## PROBLEM
Begin with the line that contains "Recreate this object", end with the line that contains "corner_r = 2.6; // [2.4:0.1:6]", and extract exactly that stretch of lines.

## MATERIAL PROVIDED
-=-=-

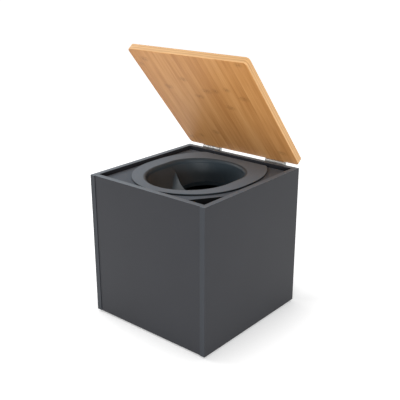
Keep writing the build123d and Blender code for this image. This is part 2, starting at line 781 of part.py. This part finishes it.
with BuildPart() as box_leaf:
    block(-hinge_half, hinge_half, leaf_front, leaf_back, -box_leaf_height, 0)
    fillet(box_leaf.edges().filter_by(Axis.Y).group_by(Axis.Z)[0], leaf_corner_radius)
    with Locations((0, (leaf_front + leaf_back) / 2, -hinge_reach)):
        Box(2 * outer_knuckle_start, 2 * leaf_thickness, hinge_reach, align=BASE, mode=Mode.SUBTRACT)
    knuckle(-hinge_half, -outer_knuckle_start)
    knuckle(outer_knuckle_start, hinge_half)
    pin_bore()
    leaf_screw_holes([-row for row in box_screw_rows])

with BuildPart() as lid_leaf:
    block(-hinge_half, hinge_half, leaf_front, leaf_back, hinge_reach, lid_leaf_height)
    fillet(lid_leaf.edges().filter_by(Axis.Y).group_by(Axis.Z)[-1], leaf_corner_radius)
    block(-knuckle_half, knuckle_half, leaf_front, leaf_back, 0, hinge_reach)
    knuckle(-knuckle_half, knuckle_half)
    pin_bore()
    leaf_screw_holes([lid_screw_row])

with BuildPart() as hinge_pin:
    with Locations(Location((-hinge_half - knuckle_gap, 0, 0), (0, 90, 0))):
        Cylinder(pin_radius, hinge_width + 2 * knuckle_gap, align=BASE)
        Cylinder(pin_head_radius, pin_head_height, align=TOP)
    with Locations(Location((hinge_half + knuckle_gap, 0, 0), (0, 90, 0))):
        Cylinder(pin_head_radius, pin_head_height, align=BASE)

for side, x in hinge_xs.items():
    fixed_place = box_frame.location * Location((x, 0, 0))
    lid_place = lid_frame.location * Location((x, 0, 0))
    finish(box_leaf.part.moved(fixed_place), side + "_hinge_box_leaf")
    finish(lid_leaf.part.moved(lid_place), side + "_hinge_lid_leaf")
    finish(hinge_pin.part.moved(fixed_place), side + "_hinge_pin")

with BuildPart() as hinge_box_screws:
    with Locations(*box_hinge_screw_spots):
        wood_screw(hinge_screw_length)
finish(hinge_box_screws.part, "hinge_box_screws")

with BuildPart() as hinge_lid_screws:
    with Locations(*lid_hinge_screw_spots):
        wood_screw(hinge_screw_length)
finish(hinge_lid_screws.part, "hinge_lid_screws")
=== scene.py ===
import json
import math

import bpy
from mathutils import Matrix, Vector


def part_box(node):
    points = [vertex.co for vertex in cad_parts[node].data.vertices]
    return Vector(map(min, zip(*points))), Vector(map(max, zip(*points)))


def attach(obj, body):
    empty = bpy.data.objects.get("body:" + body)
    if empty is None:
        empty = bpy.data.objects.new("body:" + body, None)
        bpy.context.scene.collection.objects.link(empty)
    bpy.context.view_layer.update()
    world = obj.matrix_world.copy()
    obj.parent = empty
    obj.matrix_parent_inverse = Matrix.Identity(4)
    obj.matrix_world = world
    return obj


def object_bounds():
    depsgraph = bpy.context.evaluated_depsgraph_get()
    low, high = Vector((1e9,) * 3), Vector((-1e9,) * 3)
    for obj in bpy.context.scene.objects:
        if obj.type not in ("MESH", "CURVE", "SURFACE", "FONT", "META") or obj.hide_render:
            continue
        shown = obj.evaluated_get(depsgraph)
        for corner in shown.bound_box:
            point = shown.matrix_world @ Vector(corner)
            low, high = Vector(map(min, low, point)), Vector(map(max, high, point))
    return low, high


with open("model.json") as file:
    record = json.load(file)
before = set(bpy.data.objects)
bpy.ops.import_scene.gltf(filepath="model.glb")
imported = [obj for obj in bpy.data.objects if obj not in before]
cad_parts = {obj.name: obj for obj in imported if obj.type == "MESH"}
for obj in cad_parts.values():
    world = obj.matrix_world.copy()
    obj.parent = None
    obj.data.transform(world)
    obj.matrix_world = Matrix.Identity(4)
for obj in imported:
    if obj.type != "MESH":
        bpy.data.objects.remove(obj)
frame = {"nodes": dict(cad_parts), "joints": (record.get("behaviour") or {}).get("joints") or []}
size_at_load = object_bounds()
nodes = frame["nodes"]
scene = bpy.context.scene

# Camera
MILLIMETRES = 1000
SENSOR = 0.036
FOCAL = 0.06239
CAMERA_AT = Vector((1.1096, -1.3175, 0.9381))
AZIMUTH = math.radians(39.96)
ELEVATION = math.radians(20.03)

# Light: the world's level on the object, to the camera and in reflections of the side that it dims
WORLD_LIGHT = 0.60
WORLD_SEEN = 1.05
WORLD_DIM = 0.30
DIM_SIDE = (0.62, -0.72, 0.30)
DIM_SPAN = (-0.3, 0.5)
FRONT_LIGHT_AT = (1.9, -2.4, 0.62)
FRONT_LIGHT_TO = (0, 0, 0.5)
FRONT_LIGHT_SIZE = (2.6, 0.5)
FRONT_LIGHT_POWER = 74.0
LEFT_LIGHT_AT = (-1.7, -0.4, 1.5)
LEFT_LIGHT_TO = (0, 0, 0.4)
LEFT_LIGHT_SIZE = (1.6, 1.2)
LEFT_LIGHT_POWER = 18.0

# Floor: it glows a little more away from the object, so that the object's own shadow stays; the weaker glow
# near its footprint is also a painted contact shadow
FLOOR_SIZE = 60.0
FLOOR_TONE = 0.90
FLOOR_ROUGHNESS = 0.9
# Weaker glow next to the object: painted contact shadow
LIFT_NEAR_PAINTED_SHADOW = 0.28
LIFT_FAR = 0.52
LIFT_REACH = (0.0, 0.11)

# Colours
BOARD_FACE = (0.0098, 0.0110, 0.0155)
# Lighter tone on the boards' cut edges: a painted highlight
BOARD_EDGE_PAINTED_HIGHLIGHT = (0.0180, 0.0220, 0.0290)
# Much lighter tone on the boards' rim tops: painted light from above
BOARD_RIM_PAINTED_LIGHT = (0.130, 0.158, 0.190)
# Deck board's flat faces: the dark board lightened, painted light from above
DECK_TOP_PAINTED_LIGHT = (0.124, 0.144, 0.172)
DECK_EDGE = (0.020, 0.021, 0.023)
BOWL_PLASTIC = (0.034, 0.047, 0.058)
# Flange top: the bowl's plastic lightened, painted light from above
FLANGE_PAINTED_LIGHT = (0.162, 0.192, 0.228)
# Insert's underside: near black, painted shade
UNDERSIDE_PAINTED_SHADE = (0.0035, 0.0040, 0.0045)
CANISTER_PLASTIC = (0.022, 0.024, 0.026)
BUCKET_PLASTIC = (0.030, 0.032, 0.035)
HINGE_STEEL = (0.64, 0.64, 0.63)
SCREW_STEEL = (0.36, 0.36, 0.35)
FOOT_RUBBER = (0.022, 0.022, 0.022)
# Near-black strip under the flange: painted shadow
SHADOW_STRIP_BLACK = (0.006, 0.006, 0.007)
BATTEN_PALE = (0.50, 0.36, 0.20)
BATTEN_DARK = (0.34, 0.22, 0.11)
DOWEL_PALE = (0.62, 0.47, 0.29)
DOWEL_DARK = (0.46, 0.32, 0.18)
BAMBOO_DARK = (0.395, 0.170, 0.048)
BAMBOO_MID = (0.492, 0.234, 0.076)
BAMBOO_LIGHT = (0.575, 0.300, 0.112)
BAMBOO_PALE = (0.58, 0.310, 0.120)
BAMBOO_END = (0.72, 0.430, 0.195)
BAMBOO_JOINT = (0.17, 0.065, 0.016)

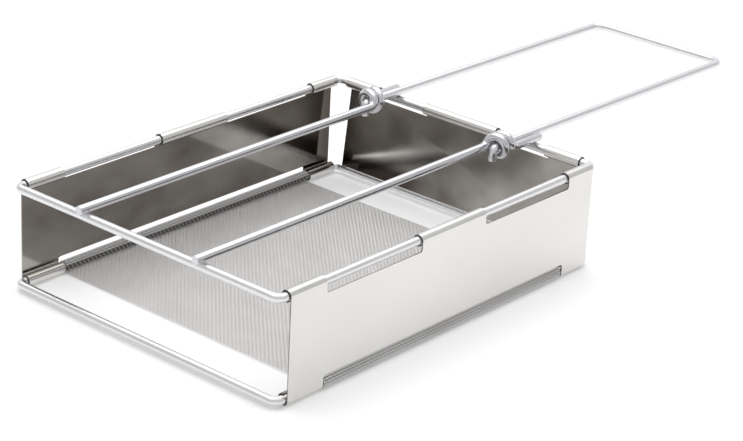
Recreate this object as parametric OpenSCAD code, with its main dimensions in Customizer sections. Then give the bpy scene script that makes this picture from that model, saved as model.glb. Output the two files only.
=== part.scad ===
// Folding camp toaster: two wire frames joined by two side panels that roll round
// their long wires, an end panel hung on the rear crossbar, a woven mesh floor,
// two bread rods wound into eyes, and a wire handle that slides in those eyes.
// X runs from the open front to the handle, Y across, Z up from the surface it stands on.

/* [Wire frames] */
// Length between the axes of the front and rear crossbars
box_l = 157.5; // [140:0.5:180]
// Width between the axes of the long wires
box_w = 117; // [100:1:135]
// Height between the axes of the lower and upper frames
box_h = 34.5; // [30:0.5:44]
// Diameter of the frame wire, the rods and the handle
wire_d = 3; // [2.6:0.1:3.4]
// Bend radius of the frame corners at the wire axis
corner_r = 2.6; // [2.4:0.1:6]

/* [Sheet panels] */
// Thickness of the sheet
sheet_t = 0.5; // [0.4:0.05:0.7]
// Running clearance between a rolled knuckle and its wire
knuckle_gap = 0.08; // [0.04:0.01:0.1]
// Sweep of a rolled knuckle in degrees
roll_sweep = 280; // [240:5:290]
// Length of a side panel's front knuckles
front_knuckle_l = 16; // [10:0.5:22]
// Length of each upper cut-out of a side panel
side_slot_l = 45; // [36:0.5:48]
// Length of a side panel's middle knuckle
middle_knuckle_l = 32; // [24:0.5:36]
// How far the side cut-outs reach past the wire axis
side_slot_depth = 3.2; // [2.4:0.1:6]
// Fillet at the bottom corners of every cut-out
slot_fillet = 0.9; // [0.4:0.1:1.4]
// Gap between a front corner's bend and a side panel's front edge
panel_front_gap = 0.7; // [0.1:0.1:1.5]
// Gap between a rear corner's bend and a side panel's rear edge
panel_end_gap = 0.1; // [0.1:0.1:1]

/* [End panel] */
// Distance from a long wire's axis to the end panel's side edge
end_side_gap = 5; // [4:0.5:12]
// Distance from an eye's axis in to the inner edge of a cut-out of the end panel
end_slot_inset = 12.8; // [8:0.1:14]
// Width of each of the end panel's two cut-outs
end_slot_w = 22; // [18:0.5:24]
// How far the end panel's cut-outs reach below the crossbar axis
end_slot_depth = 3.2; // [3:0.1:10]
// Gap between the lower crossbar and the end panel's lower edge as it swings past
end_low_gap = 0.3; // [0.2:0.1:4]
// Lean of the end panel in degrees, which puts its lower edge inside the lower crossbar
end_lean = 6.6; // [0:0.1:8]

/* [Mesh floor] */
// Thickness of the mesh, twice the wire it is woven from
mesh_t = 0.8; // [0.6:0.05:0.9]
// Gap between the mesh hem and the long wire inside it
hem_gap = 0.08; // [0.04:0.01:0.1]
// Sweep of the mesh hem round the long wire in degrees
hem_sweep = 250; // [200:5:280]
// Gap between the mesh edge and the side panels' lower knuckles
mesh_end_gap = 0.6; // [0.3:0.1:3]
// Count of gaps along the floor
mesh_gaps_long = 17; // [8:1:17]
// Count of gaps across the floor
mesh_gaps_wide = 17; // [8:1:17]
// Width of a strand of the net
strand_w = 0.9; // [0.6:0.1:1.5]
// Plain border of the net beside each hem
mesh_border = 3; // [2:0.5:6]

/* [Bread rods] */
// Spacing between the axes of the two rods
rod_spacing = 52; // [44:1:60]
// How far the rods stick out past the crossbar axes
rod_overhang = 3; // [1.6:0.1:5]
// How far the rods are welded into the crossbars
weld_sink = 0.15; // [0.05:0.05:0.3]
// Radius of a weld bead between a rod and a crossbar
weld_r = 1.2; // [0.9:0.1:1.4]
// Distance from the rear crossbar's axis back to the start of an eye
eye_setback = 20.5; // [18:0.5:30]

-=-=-

## REPLY
Recreate this object as parametric OpenSCAD code, with its main dimensions in Customizer sections. Then give the bpy scene script that makes this picture from that model, saved as model.glb. Output the two files only.
=== part.scad ===
// Folding camp toaster: two wire frames joined by two side panels that roll round
// their long wires, an end panel hung on the rear crossbar, a woven mesh floor,
// two bread rods wound into eyes, and a wire handle that slides in those eyes.
// X runs from the open front to the handle, Y across, Z up from the surface it stands on.

/* [Wire frames] */
// Length between the axes of the front and rear crossbars
box_l = 157.5; // [140:0.5:180]
// Width between the axes of the long wires
box_w = 117; // [100:1:135]
// Height between the axes of the lower and upper frames
box_h = 34.5; // [30:0.5:44]
// Diameter of the frame wire, the rods and the handle
wire_d = 3; // [2.6:0.1:3.4]
// Bend radius of the frame corners at the wire axis
corner_r = 2.6; // [2.4:0.1:6]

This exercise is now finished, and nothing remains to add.